Nestes momentos (e temos vivido muitos desses, em história recente) eu sempre busco conforto na icônica frase de Martin Luther King, “o que me preocupa não é o grito dos maus, mas o silêncio dos bons”. Assim posso me consolar que deve ter muito headbanger por aí que não concorda com esses comentários mas simplesmente não se manifesta, só fica em silêncio.
Tomara que seja isso. Menos mal.
Mas o silêncio já não é suficiente. Que os bons se manifestem. É hora de gritar contra esses acéfalos, invejosos e ressentidos.
E se você vai me xingar por eu ter escrito este texto onde atesto a minha vergonha de ser metal para defender uma banda feita por mulheres, símbolo de uma nova era, só posso te agradecer: Você só comprova que tenho razão, e misóginos como você, de fato, existem.

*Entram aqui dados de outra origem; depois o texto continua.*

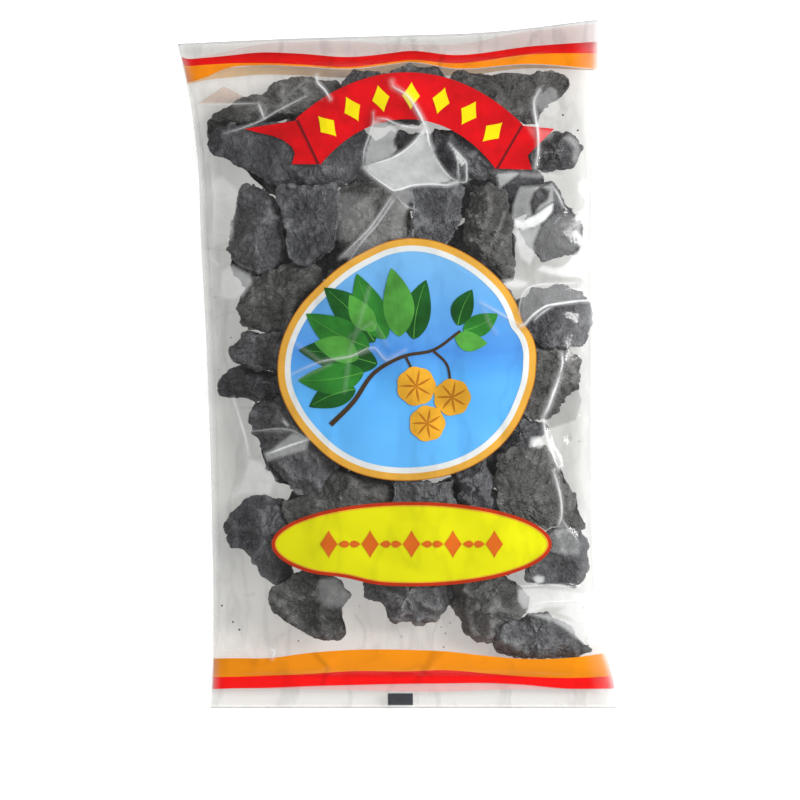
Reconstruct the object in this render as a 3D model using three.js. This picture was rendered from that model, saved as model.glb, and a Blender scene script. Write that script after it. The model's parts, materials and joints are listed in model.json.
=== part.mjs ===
// A clear plastic pouch of dried black tamarind, lying on its back.
// Millimetres, +Z up. X runs across the pouch, Y from its bottom seal to its top seal, and the
// pouch rests on Z = 0. The origin is under the middle of its outline.
import * as THREE from "three";

// The pouch as seen from above
const halfLength = 125; // the bottom edge's distance from the origin
const topEdge = { x: [-80, -40, 0, 33, 73], y: [116.2, 118, 119.2, 120.4, 125] };
const leftEdge = {
  v: [0, 0.03, 0.13, 0.33, 0.55, 0.7, 0.84, 0.93, 1],
  x: [-67.7, -67.3, -66.6, -67.3, -69.1, -71, -72.6, -75.8, -79.6],
};
const rightEdge = {
  v: [0, 0.03, 0.085, 0.13, 0.22, 0.43, 0.7, 0.93, 1],
  x: [79.6, 79.3, 75.9, 74.2, 72.8, 72.2, 72.4, 73.1, 73.1],
};

// The film
const filmThickness = 0.4;
const sealGap = 0.4; // between the two layers where they are sealed, kept open in the solid
const sideFold = 1; // how far the inner face stays back from the folded side edge
const seamHeight = 9; // of the side folds above the table
const crownHeight = 17.5; // of the front above the side folds, at its highest
const bottomSeal = 12; // the sealed, flat length at each end
const topSeal = 9;
const sealDroop = { bottom: 4.5, top: 2 }; // how far each end hangs below the side folds
const flatSpread = 1.7; // how early the back reaches the table, from the edges inwards
const swell = { height: 1.4, spread: 1.1 }; // the front's rise over each rind, by its radius

// The fin seal that runs down the back
const fin = { x: 2, width: 12, thickness: 0.4, clearance: 0.4, endGap: 0.8 };
const channel = { halfWidth: 7.2, slope: 2.6, depth: fin.thickness + fin.clearance };

// The grid of the film's surface
const sideColumns = 8;
const middleX = [
  fin.x - channel.halfWidth - channel.slope,
  fin.x - channel.halfWidth,
  fin.x,
  fin.x + channel.halfWidth,
  fin.x + channel.halfWidth + channel.slope,
];
const fillStations = 21;

// The dried rinds that show through the front: outline seen from above, number of ribs, side that is
// up. The single ones fill the whole depth, and the others lie over the rear layer.
const frontRinds = [
  // top left
  { ribs: 8, side: "back", outline: [
    [-67, 80], [-66, 86], [-60, 86.5], [-52, 86], [-44, 87], [-36, 88], [-26, 86.5], [-13, 84.5],
    [-10, 77], [-17, 68], [-26, 63.8], [-30, 63.5], [-36, 64.5], [-42, 65.5], [-47, 67.5], [-52, 69.5],
    [-55, 72.5], [-59, 73], [-64, 76],
  ] },
  { ribs: 7, side: "back", single: true, outline: [
    [-67, 84.5], [-64.8, 90], [-60.5, 94.1], [-56, 95.2], [-53, 96.8], [-47.5, 97.6], [-43.2, 101.5], [-38, 103.8],
    [-32, 103.9], [-27, 103], [-20, 102.5], [-19, 94], [-24, 85], [-37, 85], [-45, 84.5], [-53, 83.5],
    [-60, 82.5],
  ] },
  // behind the ribbon
  { ribs: 9, side: "inside", single: true, outline: [
    [-19, 97], [-18.7, 104.5], [-14, 107.6], [-8.5, 107.3], [-5, 105.6], [0, 107.7], [4, 109], [8.5, 108.6],
    [13, 107.8], [17, 105], [18, 98], [14, 92], [8, 88], [0, 86], [-8, 86], [-14, 89],
  ] },
  { ribs: 9, side: "inside", single: true, outline: [
    [18.7, 101], [19.8, 105], [23.5, 106], [28, 104.4], [32, 104], [38, 105.1], [44, 104.6],
    [50, 105.2], [55, 104.8], [57, 106], [60, 104], [62, 101.5], [61.5, 98], [57, 97], [54, 93],
    [52, 89], [47, 87], [42, 88], [36, 91], [29, 94], [23, 97],
  ] },
  { ribs: 6, side: "back", single: true, outline: [
    [46, 75], [50, 78], [53, 80.5], [57, 83.5], [60, 82], [62, 84], [65.8, 83], [67.3, 79.5],
    [66, 75], [64.5, 72], [61, 70.3], [54, 69.7], [49, 71],
  ] },
  { ribs: 7, side: "back", outline: [
    [11.5, 83], [20, 84.5], [30, 84], [38, 80], [44, 73], [46, 69], [42, 66], [36, 67], [29, 66.8],
    [20, 66.8], [14, 73],
  ] },
  // between the ribbon and the medallion
  { ribs: 8, side: "back", outline: [
    [-57.5, 61], [-56, 63.5], [-52, 64.7], [-48, 63.8], [-45, 60.5], [-42, 56], [-40, 50], [-40, 43],
    [-42, 37], [-46, 33.5], [-52, 33], [-57, 35], [-60, 38], [-61, 44], [-60.3, 50], [-59, 55],
  ] },
  { ribs: 8, side: "inside", outline: [
    [-43, 61], [-39, 64], [-34, 65], [-27, 66], [-21, 63.5], [-20.3, 56], [-21, 49], [-21.8, 43], [-25, 38],
    [-31, 35.5], [-37, 36.5], [-38.7, 43], [-38.7, 50], [-41, 57],
  ] },
  { ribs: 8, side: "back", outline: [
    [-21, 56], [-20, 61], [-13, 65], [-6, 63], [3, 61], [5, 55], [4, 47], [2, 41.5], [-4, 36],
    [-12, 34], [-18, 38], [-20.8, 45],
  ] },
  { ribs: 7, side: "inside", outline: [
    [6, 62], [13, 65.5], [20, 66], [24, 62], [23, 52], [20.5, 45], [15, 39.5], [8, 39], [5, 43],
    [6.5, 50],
  ] },
  { ribs: 8, side: "back", outline: [
    [26, 62], [30, 65], [36, 64.3], [40, 60.5], [41.3, 54], [41, 46], [41, 39], [42.6, 34], [42, 30.5],
    [37, 30.5], [31, 34], [26, 40], [24, 47], [24.6, 55],
  ] },
  { ribs: 8, side: "back", outline: [
    [48, 60], [51, 64.5], [55, 65.5], [58, 63.5], [60.5, 58], [64, 55], [66.5, 50], [67, 44],
    [63, 40], [58, 38.5], [53, 37.5], [50, 40], [46, 43], [44.5, 50], [46, 56],
  ] },
  // left of the medallion
  { ribs: 8, side: "back", outline: [
    [-52, 31.5], [-46, 32.5], [-40, 35.5], [-33, 36.5], [-26.5, 34.5], [-27, 27], [-31, 20], [-36, 13.5],
    [-43, 11.6], [-52, 11.8], [-55.5, 13], [-56.6, 17.5], [-57.6, 23.5], [-54.5, 28],
  ] },
  { ribs: 7, side: "inside", single: true, outline: [
    [-50, 12.3], [-56, 12], [-56.5, 9], [-59.5, 6], [-61, 3], [-57.5, 0], [-52, -2], [-46, -3],
    [-38, -2], [-34.5, 4], [-34.5, 9.5], [-38, 12.5], [-44, 11.3],
  ] },
  { ribs: 5, side: "back", single: true, outline: [
    [-65, -8], [-64, -5], [-61, -2.7], [-57, -0.6], [-52, -0.6], [-47, -0.6], [-39, -0.6], [-36, -7],
    [-40, -12.6], [-48, -13.6], [-53, -13], [-57, -12.2], [-60, -12.8], [-61.7, -14.4], [-64, -12],
  ] },
  { ribs: 9, side: "back", outline: [
    [-53, -14.5], [-53, -21], [-50, -29], [-45, -36.4], [-40.5, -41], [-39, -44.5], [-34, -46],
    [-30, -47], [-26, -43], [-22, -37], [-20.5, -28], [-24, -18], [-33, -12.5], [-42, -11.5],
    [-48, -11.5],
  ] },
  // right of the medallion
  { ribs: 9, side: "back", outline: [
    [46, 15], [45.3, 21], [48, 26.5], [53, 28.5], [60, 28.5], [65, 27.5], [69.5, 23], [70.5, 17],
    [69.7, 11.5], [67, 6.3], [62, 6.8], [56, 6], [50.5, 7.5], [48, 11],
  ] },
  { ribs: 8, side: "inside", outline: [
    [47, 5.5], [53, 4.8], [60, 4.8], [65.5, 3.5], [66.3, -2], [64.3, -5], [65.7, -9], [61, -12],
    [57, -16.5], [54, -19], [49, -19.7], [44, -18], [42.5, -10], [43, -2],
  ] },
  { ribs: 5, side: "back", outline: [
    [43, -19.5], [49, -20.3], [54, -20.8], [54.4, -26], [50, -26.7], [47, -30], [43, -29.7],
    [40.5, -27], [36, -26], [35, -22], [39, -20],
  ] },
  { ribs: 9, side: "back", outline: [
    [39, -31], [43, -31.5], [47, -31.3], [51, -30], [54.5, -31], [57.5, -36], [60.5, -41], [63.5, -48],
    [66, -54], [67.5, -59], [62, -59], [57, -58.3], [50, -56], [43, -56], [37, -51], [35.4, -44],
    [36, -36],
  ] },
  { ribs: 8, side: "inside", single: true, outline: [
    [55.5, -58.8], [66, -60.4], [68.7, -66], [69, -73], [66.5, -79.5], [60, -80.7], [52, -80],
    [47, -78], [46.5, -73], [50.5, -66], [54, -62],
  ] },
  // under the medallion
  { ribs: 8, side: "back", outline: [
    [-28, 26], [-24, 33.5], [-16, 32.3], [-10, 30], [-8, 22], [-10, 14], [-16, 9], [-24, 9],
    [-30, 14], [-29, 20],
  ] },
  { ribs: 8, side: "inside", outline: [
    [-6, 32], [0, 36], [4, 38.3], [10, 36], [14, 29], [13, 20], [9, 13], [1, 11.3], [-5, 15],
    [-6, 24],
  ] },
  { ribs: 8, side: "back", outline: [
    [16, 36], [22, 37.5], [27, 36], [34, 30], [40, 27.5], [43, 20], [40, 13], [32, 11.3], [23, 12],
    [16, 16], [15, 26],
  ] },
  { ribs: 8, side: "inside", outline: [
    [-33, 3], [-28, 7], [-20, 7], [-12, 7], [-8, 2], [-9, -6], [-13, -13], [-21, -15], [-30, -12],
    [-36, -6],
  ] },
  { ribs: 8, side: "back", outline: [
    [-5, 9], [3, 9.3], [11, 10.3], [15, 4], [14, -5], [9, -12], [1, -13.6], [-5, -11], [-7, -2],
  ] },
  { ribs: 8, side: "inside", outline: [
    [18, 9], [27, 9.5], [36, 9], [41, 4], [40, -6], [36, -14], [28, -17], [19, -14], [16, -4],
    [17, 4],
  ] },
  { ribs: 8, side: "back", outline: [
    [-20, -18], [-12, -15.7], [-5, -14.7], [-1, -19], [-0.5, -28], [-3, -36], [-11, -38], [-19, -35],
    [-20, -26],
  ] },
  { ribs: 8, side: "back", outline: [
    [3, -17], [11, -15], [18, -17], [21, -24], [20, -33], [16, -40.5], [8, -40.3], [2, -38],
    [1.5, -28],
  ] },
  { ribs: 6, side: "inside", outline: [
    [24, -19], [31, -20], [33, -25], [38.5, -28.5], [34, -31.5], [27, -35.5], [22, -37], [23, -28],
  ] },
  // between the medallion and the oval
  { ribs: 7, side: "back", outline: [
    [-41, -56], [-41.5, -51], [-38, -49], [-31, -46.6], [-24.5, -42], [-17, -38.5], [-9, -39.5], [-2.5, -42.5], [-1.5, -50],
    [-6, -57], [-16, -60], [-27, -60.5], [-36, -59],
  ] },
  { ribs: 7, side: "inside", outline: [
    [-1, -41], [6, -42], [14, -42.3], [20, -41.5], [21, -49], [18, -56], [8, -58.5], [-1, -57],
    [-1.5, -49],
  ] },
  { ribs: 6, side: "back", outline: [
    [21.4, -39.5], [27, -36.5], [33, -32.5], [34.8, -40], [34.8, -47], [35.5, -53], [30, -57.5],
    [23, -56], [22.5, -48],
  ] },
  // under the oval
  { ribs: 7, side: "inside", outline: [
    [-34, -60.5], [-26, -60.5], [-16, -60.3], [-10, -63], [-10, -69], [-15, -73.5], [-25, -74.5],
    [-35, -73.5], [-37.5, -66],
  ] },
  { ribs: 8, side: "back", outline: [
    [-7, -59.5], [4, -60.3], [14, -60], [22, -58.3], [26, -62], [24.5, -70], [17, -73], [6, -72],
    [-4, -72], [-8, -66],
  ] },
  { ribs: 7, side: "inside", outline: [
    [28, -60], [36, -56], [44, -58.5], [50, -61.5], [48.5, -66], [45, -72], [40, -76], [32, -74],
    [27, -69],
  ] },
  // along the bottom
  { ribs: 8, side: "back", single: true, outline: [
    [-62.3, -59], [-60, -54], [-56, -49.7], [-50, -48], [-43, -49], [-38, -51], [-35.5, -54.5],
    [-38, -60], [-39, -68], [-37, -75], [-40, -79], [-46.7, -80.5], [-49.5, -75.5], [-52, -71],
    [-56, -68.3], [-61, -64.3],
  ] },
  { ribs: 8, side: "inside", single: true, outline: [
    [-44.5, -79], [-45.7, -86], [-44.5, -91], [-40, -93.7], [-34, -96.5], [-28, -98.7],
    [-22, -99.7], [-17.3, -97], [-19, -94], [-17, -91.3], [-19.5, -89], [-17, -86],
    [-17.5, -82], [-20, -77], [-27, -75.5], [-33, -75.3], [-38, -76],
  ] },
  { ribs: 8, side: "back", single: true, outline: [
    [-12, -79], [-11, -84], [-8, -86.3], [-4, -85.7], [-4.7, -90], [-2, -94], [3, -93], [8, -94.3],
    [13, -93.3], [17, -91], [20, -87.5], [19, -80], [15, -75.5], [6, -74], [-2, -74], [-10, -75.5],
  ] },
  { ribs: 8, side: "back", single: true, outline: [
    [20, -80], [20.6, -87], [23.2, -92.6], [25.6, -98.2], [30, -100.6], [33.4, -101.4], [35, -97], [38, -94],
    [44, -92.2], [48, -90], [45.5, -84], [44, -79], [37, -77], [30, -75.5], [23, -75],
  ] },
  { ribs: 9, side: "back", single: true, outline: [
    [34.5, -101.5], [35, -96], [39.5, -92.8], [45, -90], [52, -90.5], [58, -93], [63, -97],
    [67, -101], [70, -103], [67, -106], [60, -106.7], [50, -106.9], [42, -106.4], [37, -105.2],
  ] },
];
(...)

Mas os agradecimentos de verdade e do fundo do meu coração, vão pras mulheres, competentes, iradas e destemidas que fazem a nossa empresa avançar firme em direção ao episódio 300 e aos 10 anos de existência do Wikimetal.
Num país tão difícil de manter uma empresa, ainda mais por quase uma década, ainda mais no ramo de música, ainda mais de metal… só é possível contando com o trabalho espetacular de mulheres incríveis como vocês:
Muito obrigado, Clarice Valdívia, Erica Roumieh, Isabela “Pétala” Alcântara, Julia de Camillo, Marcela Lorenzetti e Simone Catto. Uma honra saber que mais da metade da empresa é feita por mulheres incríveis como vocês!
Obrigado também às mulheres da Nervosa por tudo que fizeram até aqui.
Por fim, um último pensamento para essas pessoas que se dizem “metal” e que postam esses comentários carregados de inveja:
O que será que nossos grandes ídolos do metal pensariam ao ler esse seu comentário machista sobre a meninas da Nervosa? O que será que eles te diriam se pudessem? Um Steve Harris, um Bruce Dickinson? Um Iommi, Geezer, Ozzy ou Bill? Um James, Lars, Kirk ou Robert? Um Halford, um Mustaine? E tantos outros.
Se você acha que eles curtiriam, você de fato, não entende nada deste movimento que existe desde 1970 e acompanho desde 1983.
Eles também sentiriam “a vergonha de ser metal”, título deste texto. E olhariam pra você com desprezo.
E vocês passariam vergonha. E não pouca. Muita, mesmo.